Please write out the material below exactly as given.

(JSON records of objects)
— Start —

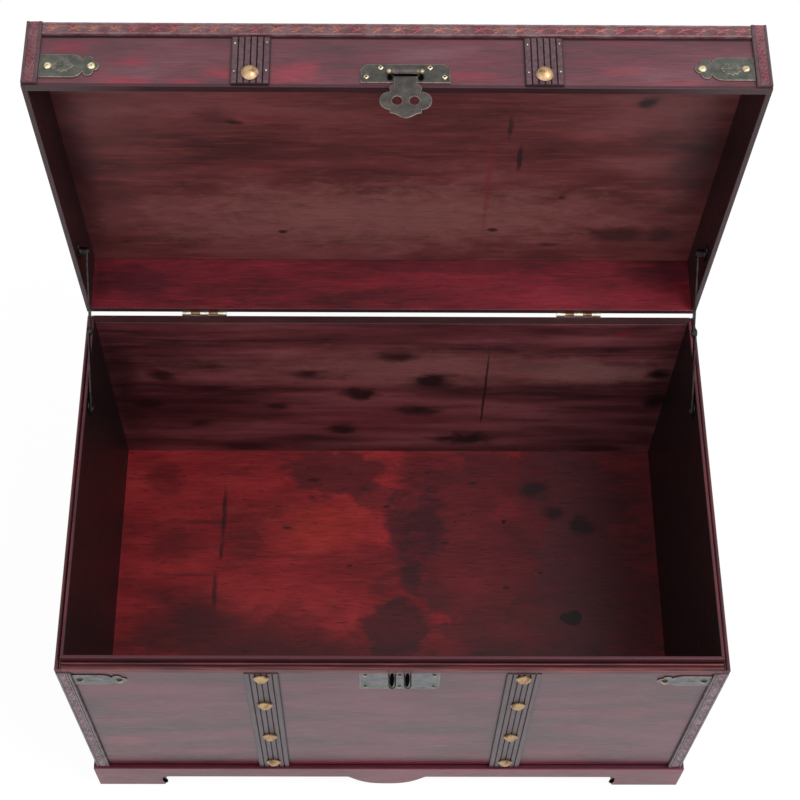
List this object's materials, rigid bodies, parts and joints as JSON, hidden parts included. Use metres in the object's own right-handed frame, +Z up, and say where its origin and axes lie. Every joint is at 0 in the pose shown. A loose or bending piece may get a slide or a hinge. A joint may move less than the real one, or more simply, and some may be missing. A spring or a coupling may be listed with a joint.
{
  "type": "storage chest",
  "caption": "Boarded wooden storage chest on a bracket-foot plinth, with a box lid held open by folding stays, embossed trim, reeded bands and a hasp that closes over staples",
  "frame": {"origin": "on the ground, in the middle of the bounding box of the chest with its lid open", "axes": "+Z up, -Y out of the front of the chest, +X to the right of someone who faces the front"},
  "size_m": [0.657, 0.4823, 0.7755],
  "materials": {
    "mahogany": "stained and varnished, satin",
    "worn_mahogany": "stained, rubbed and faded",
    "deep_red_mahogany": "stained deep red, satin",
    "embossed_mahogany": "embossed and stained",
    "aged_brass": "dark patina with rubbed edges",
    "pale_brass": "rubbed bright",
    "dark_steel": "blackened"
  },
  "bodies": {
    "chest": {"front_panel": "worn_mahogany", "back_panel": "mahogany", "left_side_panel": "mahogany", "right_side_panel": "mahogany", "floor_panel": "deep_red_mahogany", "plinth_front": "worn_mahogany", "plinth_back": "mahogany", "plinth_left": "mahogany", "plinth_right": "mahogany", "rim_front": "mahogany", "rim_left": "mahogany", "rim_right": "mahogany", "band_left": "worn_mahogany", "band_right": "worn_mahogany", "corner_strip_left": "embossed_mahogany", "corner_strip_right": "embossed_mahogany", "dome_nail_left_1": "pale_brass", "dome_nail_left_2": "pale_brass", "dome_nail_left_3": "pale_brass", "dome_nail_left_4": "pale_brass", "dome_nail_right_1": "pale_brass", "dome_nail_right_2": "pale_brass", "dome_nail_right_3": "pale_brass", "dome_nail_right_4": "pale_brass", "corner_strap_left": "aged_brass", "corner_strap_right": "aged_brass", "striker_plate": "aged_brass", "staple_left": "aged_brass", "staple_right": "aged_brass", "hinge_body_leaf_left": "pale_brass", "hinge_body_leaf_right": "pale_brass", "hinge_pin_left": "pale_brass", "hinge_pin_right": "pale_brass", "stay_body_bracket_left": "dark_steel", "stay_body_bracket_right": "dark_steel"},
    "lid": {"lid_top": "mahogany", "lid_front": "mahogany", "lid_back": "mahogany", "lid_side_left": "mahogany", "lid_side_right": "mahogany", "lid_top_strip": "embossed_mahogany", "lid_corner_strip_left": "embossed_mahogany", "lid_corner_strip_right": "embossed_mahogany", "lid_band_left": "worn_mahogany", "lid_band_right": "worn_mahogany", "lid_dome_nail_left": "pale_brass", "lid_dome_nail_right": "pale_brass", "lid_strap_left": "aged_brass", "lid_strap_right": "aged_brass", "hasp_plate": "aged_brass", "hasp_pin": "aged_brass", "hinge_lid_leaf_left": "pale_brass", "hinge_lid_leaf_right": "pale_brass", "stay_lid_bracket_left": "dark_steel", "stay_lid_bracket_right": "dark_steel"},
    "hasp": {"hasp_flap": "aged_brass"},
    "left_lower_link": {"stay_lower_link_left": "dark_steel"},
    "right_lower_link": {"stay_lower_link_right": "dark_steel"},
    "left_upper_link": {"stay_upper_link_left": "dark_steel"},
    "right_upper_link": {"stay_upper_link_right": "dark_steel"}
  },
  "joints": [
    {"name": "lid_hinge", "type": "hinge", "parent": "chest", "child": "lid", "pos_m": [0, 0.17378, 0.3659], "axis": [1, 0, 0], "range_deg": [0, 87.2]},
    {"name": "hasp_pivot", "type": "hinge", "parent": "lid", "child": "hasp", "pos_m": [0.007, 0.16788, 0.77114], "axis": [-1, 0, 0], "range_deg": [0, 170]},
    {"name": "left_stay_foot", "type": "hinge", "parent": "chest", "child": "left_lower_link", "pos_m": [-0.31285, 0.06193, 0.356], "axis": [1, 0, 0], "range_deg": [-53.5, 0]},
    {"name": "right_stay_foot", "type": "hinge", "parent": "chest", "child": "right_lower_link", "pos_m": [0.31285, 0.06193, 0.356], "axis": [1, 0, 0], "range_deg": [-53.5, 0]},
    {"name": "left_stay_head", "type": "hinge", "parent": "lid", "child": "left_upper_link", "pos_m": [-0.31105, 0.18301, 0.47003], "axis": [1, 0, 0], "range_deg": [0, 21.9]},
    {"name": "right_stay_head", "type": "hinge", "parent": "lid", "child": "right_upper_link", "pos_m": [0.31105, 0.18301, 0.47003], "axis": [1, 0, 0], "range_deg": [0, 21.9]}
  ],
  "couplings": [
    {"joint": "left_stay_foot", "follows": "lid_hinge", "ratio": -0.61198},
    {"joint": "right_stay_foot", "follows": "lid_hinge", "ratio": -0.61198},
    {"joint": "left_stay_head", "follows": "lid_hinge", "ratio": 0.24929},
    {"joint": "right_stay_head", "follows": "lid_hinge", "ratio": 0.24929}
  ]
}
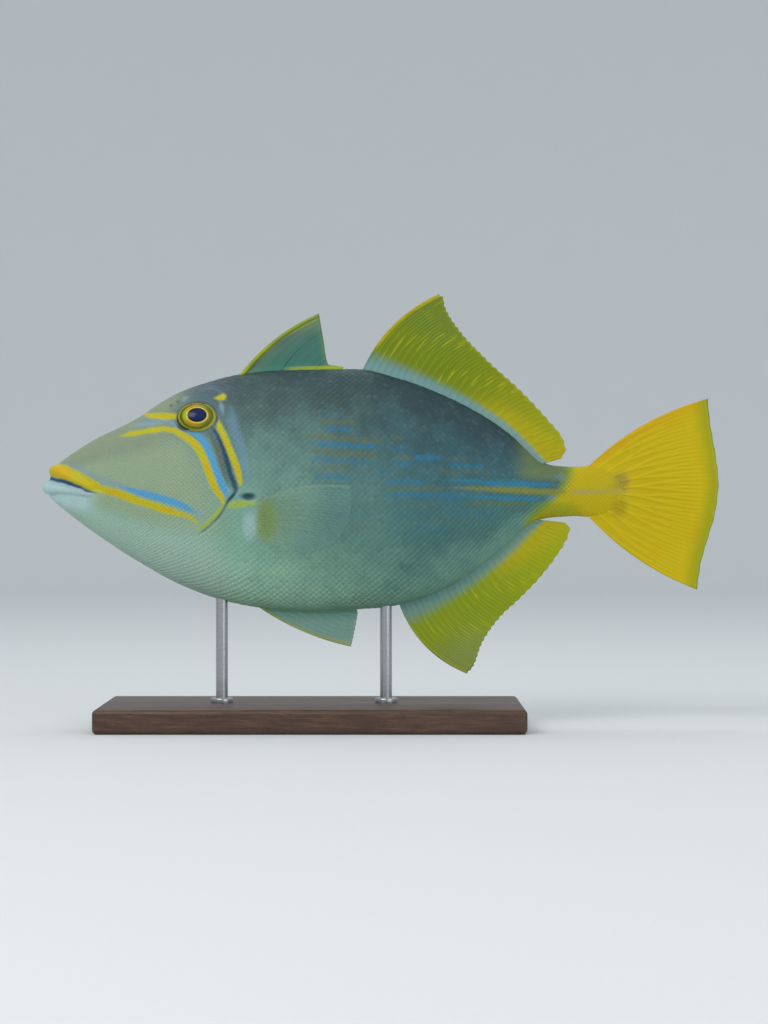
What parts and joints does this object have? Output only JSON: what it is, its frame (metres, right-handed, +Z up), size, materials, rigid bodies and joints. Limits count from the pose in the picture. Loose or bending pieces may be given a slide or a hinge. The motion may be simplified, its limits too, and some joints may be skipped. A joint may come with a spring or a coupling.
{
  "type": "queen triggerfish model on a stand",
  "caption": "Life-size museum model of a queen triggerfish, held level by short rods over a flat wooden base.",
  "frame": {"origin": "on the surface that the base stands on, under the middle of the fish's length", "axes": "+X from the mouth to the tail, +Y to the fish's right side, +Z up through the back"},
  "size_m": [0.3381, 0.112, 0.2165],
  "materials": {
    "skin": "grey green scaled skin, painted and satin varnished",
    "eye": "clear high gloss over a yellow iris and a dark blue pupil",
    "yellow_fin": "thin translucent fin, yellow, satin",
    "pale_fin": "thin translucent fin, grey green, satin",
    "base_wood": "dark walnut, oiled",
    "rod_steel": "brushed"
  },
  "bodies": {
    "root": {"head": "skin", "torso": "skin", "tail_stalk": "skin", "eye_left": "eye", "eye_right": "eye", "first_dorsal_fin": "pale_fin", "second_dorsal_fin": "yellow_fin", "anal_fin": "yellow_fin", "pelvic_flap": "pale_fin", "tail_fin": "yellow_fin", "pectoral_fin_left": "pale_fin", "pectoral_fin_right": "pale_fin", "stand_base": "base_wood", "stand_rod_front": "rod_steel", "stand_rod_rear": "rod_steel"}
  },
  "joints": []
}
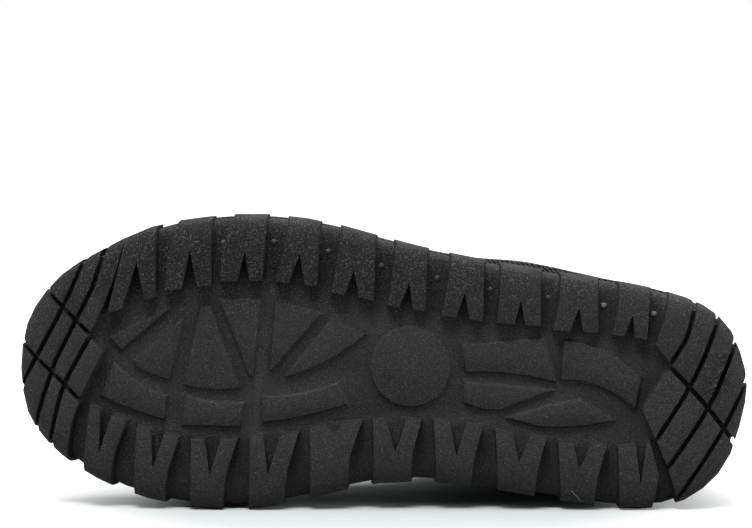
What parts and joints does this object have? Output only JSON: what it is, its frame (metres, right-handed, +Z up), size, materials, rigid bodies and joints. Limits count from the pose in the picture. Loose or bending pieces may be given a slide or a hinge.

— End —

**Expected answer**
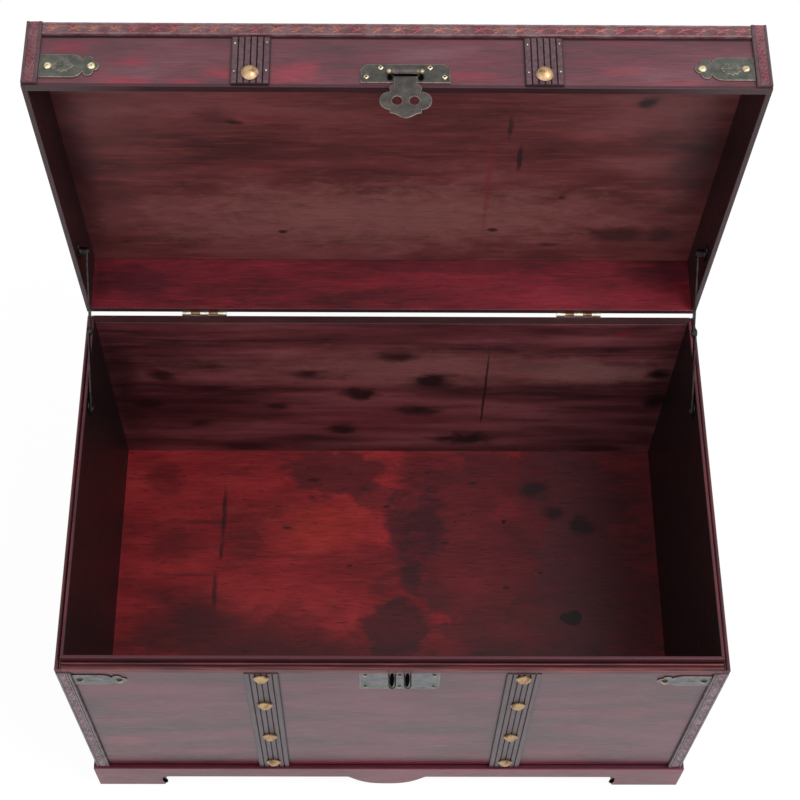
List this object's materials, rigid bodies, parts and joints as JSON, hidden parts included. Use metres in the object's own right-handed frame, +Z up, and say where its origin and axes lie. Every joint is at 0 in the pose shown. A loose or bending piece may get a slide or a hinge. A joint may move less than the real one, or more simply, and some may be missing. A spring or a coupling may be listed with a joint.
{
  "type": "storage chest",
  "caption": "Boarded wooden storage chest on a bracket-foot plinth, with a box lid held open by folding stays, embossed trim, reeded bands and a hasp that closes over staples",
  "frame": {"origin": "on the ground, in the middle of the bounding box of the chest with its lid open", "axes": "+Z up, -Y out of the front of the chest, +X to the right of someone who faces the front"},
  "size_m": [0.657, 0.4823, 0.7755],
  "materials": {
    "mahogany": "stained and varnished, satin",
    "worn_mahogany": "stained, rubbed and faded",
    "deep_red_mahogany": "stained deep red, satin",
    "embossed_mahogany": "embossed and stained",
    "aged_brass": "dark patina with rubbed edges",
    "pale_brass": "rubbed bright",
    "dark_steel": "blackened"
  },
  "bodies": {
    "chest": {"front_panel": "worn_mahogany", "back_panel": "mahogany", "left_side_panel": "mahogany", "right_side_panel": "mahogany", "floor_panel": "deep_red_mahogany", "plinth_front": "worn_mahogany", "plinth_back": "mahogany", "plinth_left": "mahogany", "plinth_right": "mahogany", "rim_front": "mahogany", "rim_left": "mahogany", "rim_right": "mahogany", "band_left": "worn_mahogany", "band_right": "worn_mahogany", "corner_strip_left": "embossed_mahogany", "corner_strip_right": "embossed_mahogany", "dome_nail_left_1": "pale_brass", "dome_nail_left_2": "pale_brass", "dome_nail_left_3": "pale_brass", "dome_nail_left_4": "pale_brass", "dome_nail_right_1": "pale_brass", "dome_nail_right_2": "pale_brass", "dome_nail_right_3": "pale_brass", "dome_nail_right_4": "pale_brass", "corner_strap_left": "aged_brass", "corner_strap_right": "aged_brass", "striker_plate": "aged_brass", "staple_left": "aged_brass", "staple_right": "aged_brass", "hinge_body_leaf_left": "pale_brass", "hinge_body_leaf_right": "pale_brass", "hinge_pin_left": "pale_brass", "hinge_pin_right": "pale_brass", "stay_body_bracket_left": "dark_steel", "stay_body_bracket_right": "dark_steel"},
    "lid": {"lid_top": "mahogany", "lid_front": "mahogany", "lid_back": "mahogany", "lid_side_left": "mahogany", "lid_side_right": "mahogany", "lid_top_strip": "embossed_mahogany", "lid_corner_strip_left": "embossed_mahogany", "lid_corner_strip_right": "embossed_mahogany", "lid_band_left": "worn_mahogany", "lid_band_right": "worn_mahogany", "lid_dome_nail_left": "pale_brass", "lid_dome_nail_right": "pale_brass", "lid_strap_left": "aged_brass", "lid_strap_right": "aged_brass", "hasp_plate": "aged_brass", "hasp_pin": "aged_brass", "hinge_lid_leaf_left": "pale_brass", "hinge_lid_leaf_right": "pale_brass", "stay_lid_bracket_left": "dark_steel", "stay_lid_bracket_right": "dark_steel"},
    "hasp": {"hasp_flap": "aged_brass"},
    "left_lower_link": {"stay_lower_link_left": "dark_steel"},
    "right_lower_link": {"stay_lower_link_right": "dark_steel"},
    "left_upper_link": {"stay_upper_link_left": "dark_steel"},
    "right_upper_link": {"stay_upper_link_right": "dark_steel"}
  },
  "joints": [
    {"name": "lid_hinge", "type": "hinge", "parent": "chest", "child": "lid", "pos_m": [0, 0.17378, 0.3659], "axis": [1, 0, 0], "range_deg": [0, 87.2]},
    {"name": "hasp_pivot", "type": "hinge", "parent": "lid", "child": "hasp", "pos_m": [0.007, 0.16788, 0.77114], "axis": [-1, 0, 0], "range_deg": [0, 170]},
    {"name": "left_stay_foot", "type": "hinge", "parent": "chest", "child": "left_lower_link", "pos_m": [-0.31285, 0.06193, 0.356], "axis": [1, 0, 0], "range_deg": [-53.5, 0]},
    {"name": "right_stay_foot", "type": "hinge", "parent": "chest", "child": "right_lower_link", "pos_m": [0.31285, 0.06193, 0.356], "axis": [1, 0, 0], "range_deg": [-53.5, 0]},
    {"name": "left_stay_head", "type": "hinge", "parent": "lid", "child": "left_upper_link", "pos_m": [-0.31105, 0.18301, 0.47003], "axis": [1, 0, 0], "range_deg": [0, 21.9]},
    {"name": "right_stay_head", "type": "hinge", "parent": "lid", "child": "right_upper_link", "pos_m": [0.31105, 0.18301, 0.47003], "axis": [1, 0, 0], "range_deg": [0, 21.9]}
  ],
  "couplings": [
    {"joint": "left_stay_foot", "follows": "lid_hinge", "ratio": -0.61198},
    {"joint": "right_stay_foot", "follows": "lid_hinge", "ratio": -0.61198},
    {"joint": "left_stay_head", "follows": "lid_hinge", "ratio": 0.24929},
    {"joint": "right_stay_head", "follows": "lid_hinge", "ratio": 0.24929}
  ]
}
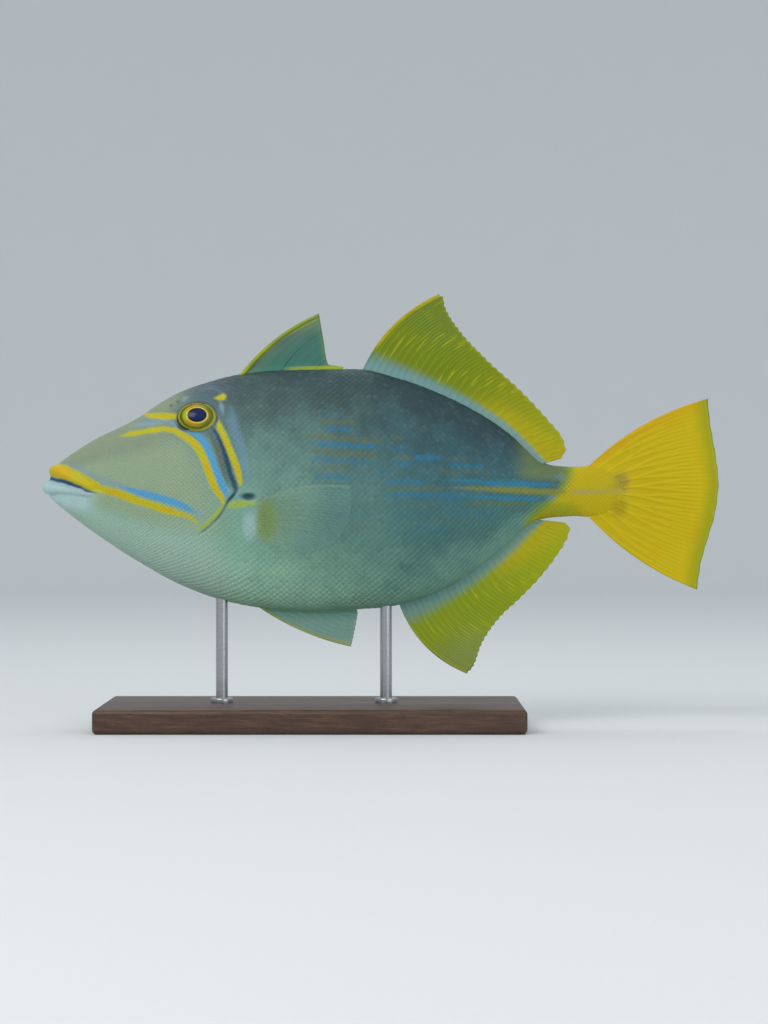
What parts and joints does this object have? Output only JSON: what it is, its frame (metres, right-handed, +Z up), size, materials, rigid bodies and joints. Limits count from the pose in the picture. Loose or bending pieces may be given a slide or a hinge. The motion may be simplified, its limits too, and some joints may be skipped. A joint may come with a spring or a coupling.
{
  "type": "queen triggerfish model on a stand",
  "caption": "Life-size museum model of a queen triggerfish, held level by short rods over a flat wooden base.",
  "frame": {"origin": "on the surface that the base stands on, under the middle of the fish's length", "axes": "+X from the mouth to the tail, +Y to the fish's right side, +Z up through the back"},
  "size_m": [0.3381, 0.112, 0.2165],
  "materials": {
    "skin": "grey green scaled skin, painted and satin varnished",
    "eye": "clear high gloss over a yellow iris and a dark blue pupil",
    "yellow_fin": "thin translucent fin, yellow, satin",
    "pale_fin": "thin translucent fin, grey green, satin",
    "base_wood": "dark walnut, oiled",
    "rod_steel": "brushed"
  },
  "bodies": {
    "root": {"head": "skin", "torso": "skin", "tail_stalk": "skin", "eye_left": "eye", "eye_right": "eye", "first_dorsal_fin": "pale_fin", "second_dorsal_fin": "yellow_fin", "anal_fin": "yellow_fin", "pelvic_flap": "pale_fin", "tail_fin": "yellow_fin", "pectoral_fin_left": "pale_fin", "pectoral_fin_right": "pale_fin", "stand_base": "base_wood", "stand_rod_front": "rod_steel", "stand_rod_rear": "rod_steel"}
  },
  "joints": []
}
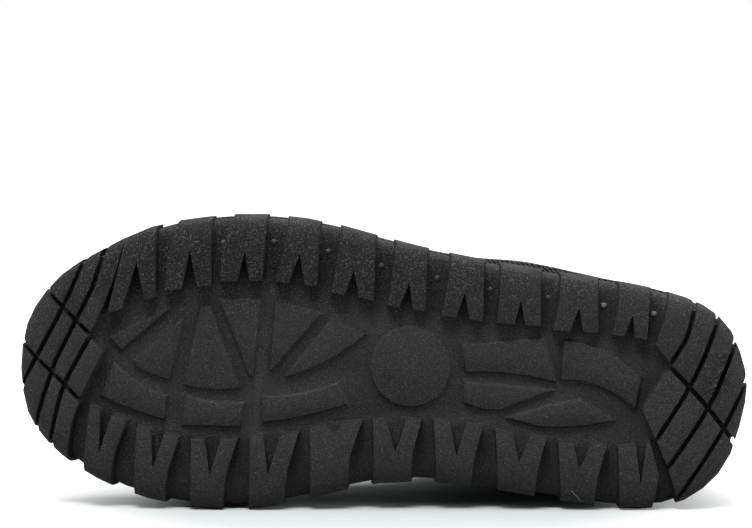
What parts and joints does this object have? Output only JSON: what it is, its frame (metres, right-handed, +Z up), size, materials, rigid bodies and joints. Limits count from the pose in the picture. Loose or bending pieces may be given a slide or a hinge.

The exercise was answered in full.